Trump yesterday responded by saying that would stop talking about the judge and that his words had been misconstrued.  He said he would not apologize.  No one, however, said, thank God that’s over,  because as long as there are microphones, as long as Twitter and Instagram operate 24/7, there will be something — the judge for sure — coming from Trump land that will astound, shock, amaze, frighten, disturb and, yes, disgust swaths of humanity and large clumps of voters.  Judge-gate was not the only controversy that  erupted from the Trump political theme park. There was violence at his rallies. There was “look at my African American over there.” There was an ugly fight with the media over fairness on their reporting on the charities for veterans. There was the tone of his already ongoing attacks on Clinton: his nickname for her is “crooked Hillary.” He says she should be in jail.

Trump has promised a major speech next week on his take on Clinton’s foreign policy, which was a reasoned, detailed  analysis of the workings of the Hillary Clinton view of the world and its problems. Or not.  His “victory” announcement Tuesday included several pronouncements that resembled full-length sentences, which is, of course, a huge development.

The temptation is to laugh at Trump when he stumbles — and at the same time be deeply worried about what might come out of his mouth.

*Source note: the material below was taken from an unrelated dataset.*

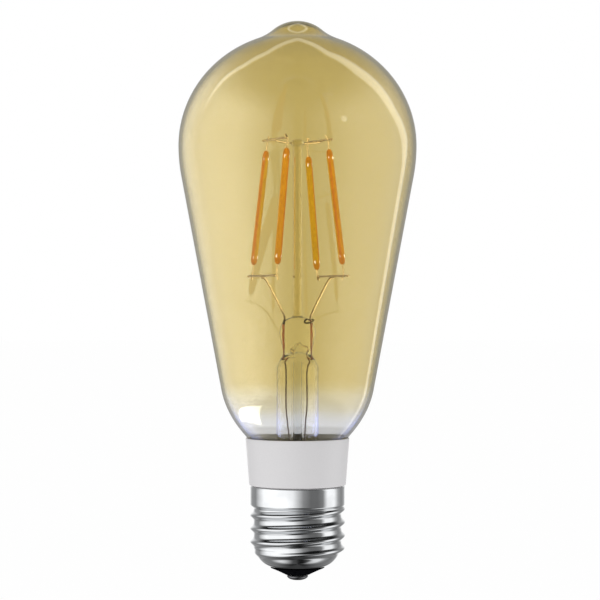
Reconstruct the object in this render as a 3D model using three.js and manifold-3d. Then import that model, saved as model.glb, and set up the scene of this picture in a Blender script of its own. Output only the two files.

The race for the presidency will be over in five months.  Meanwhile, there are conventions to come, debates to be had and the ever watchful House Republicans trying very hard to find something in Benghazi. They will not try at all to do what they’re supposed to do, which is to consider the president’s nomination for an empty Supreme Court seat.   We will, it appears, have to wait for a Trump victory for that to happen.